Employ  multiple, independent scoring.   As a general rule, and certainly where testing is subjective, all scripts should be scored by at least two  independent scorers. Neither scorer should know how the other has scored a test paper. Scores should be recorded on separate score sheets and passed to a third, senior, colleague, who compares the two sets of scores and investigates discrepancies.


3.3   ADMINISTRATION
  
A test must be practicable; in other words, it must be fairly straight forward to administer. It is only too easy to become so absorbed in the actual construction of the test items that the most obvious practical considerations concerning the test are overlooked. The length of time available for the administration of the test is frequently misjudged even by experienced test writers. Especially when the complete test consists of a number  of sub-tests. In such cases sufficient time may not be allowed for the administration of the test (i.e. a try out of the test to a small but representative group of testees)

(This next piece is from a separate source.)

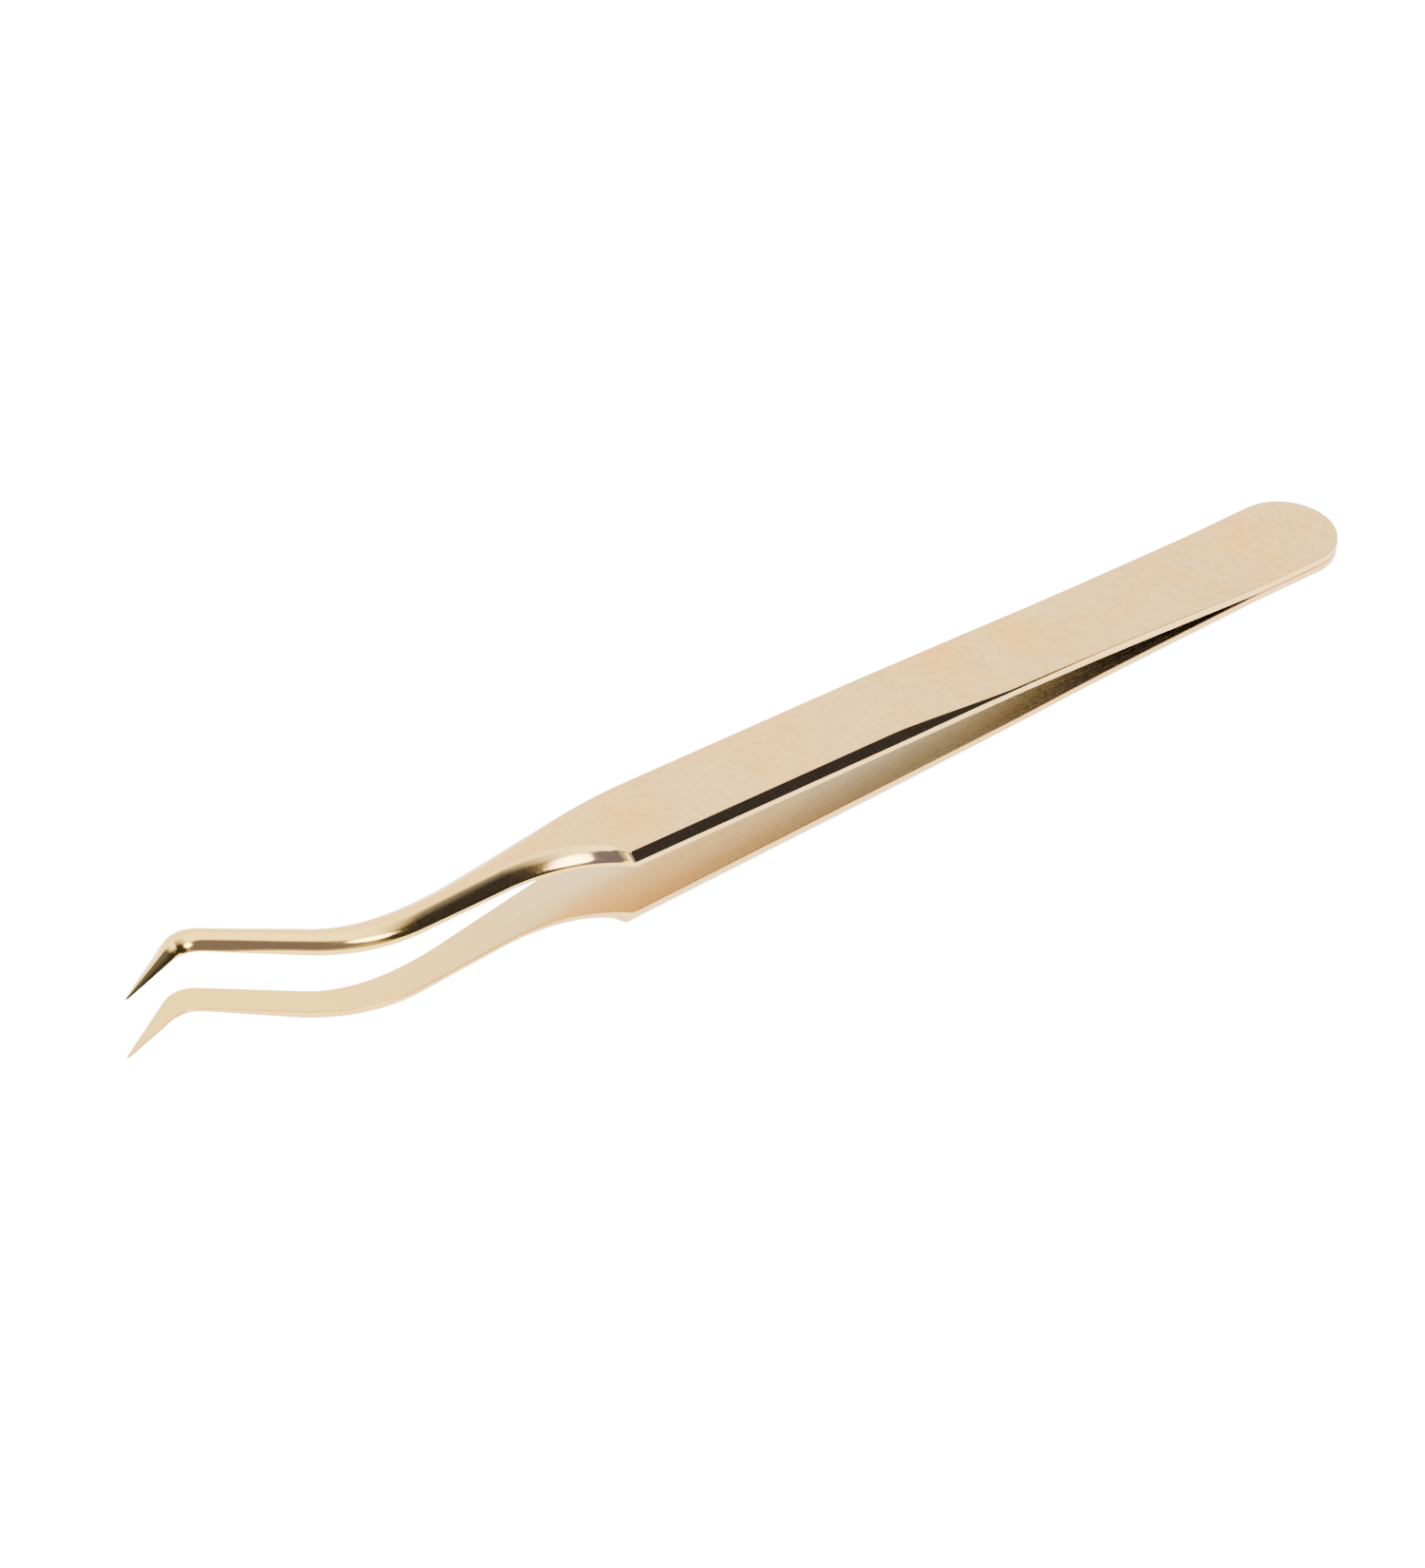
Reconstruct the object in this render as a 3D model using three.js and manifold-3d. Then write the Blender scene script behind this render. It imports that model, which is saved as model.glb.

Another practical consideration concerns the answer sheets and the stationary used. Many tests require the testees to enter their answers on the actual question paper (e.g. circling the letter of the correct option), thereby unfortunately reducing the speed  of the scoring and presenting the question paper from being used a second time. In some tests the candidates are presented  with a separate answer sheet, but too often insufficient thought has been given to possible errors arising from the (mental) transfer of the answer sheet itself.
A final point concerns the presentation of the test paper itself. Where possible, it should be printed or typewritten and appear neat, tidy and aesthetically pleasing. Nothing is worse and more disconcerting to the testee than an untidy test paper, full of misspellings, omissions and corrections.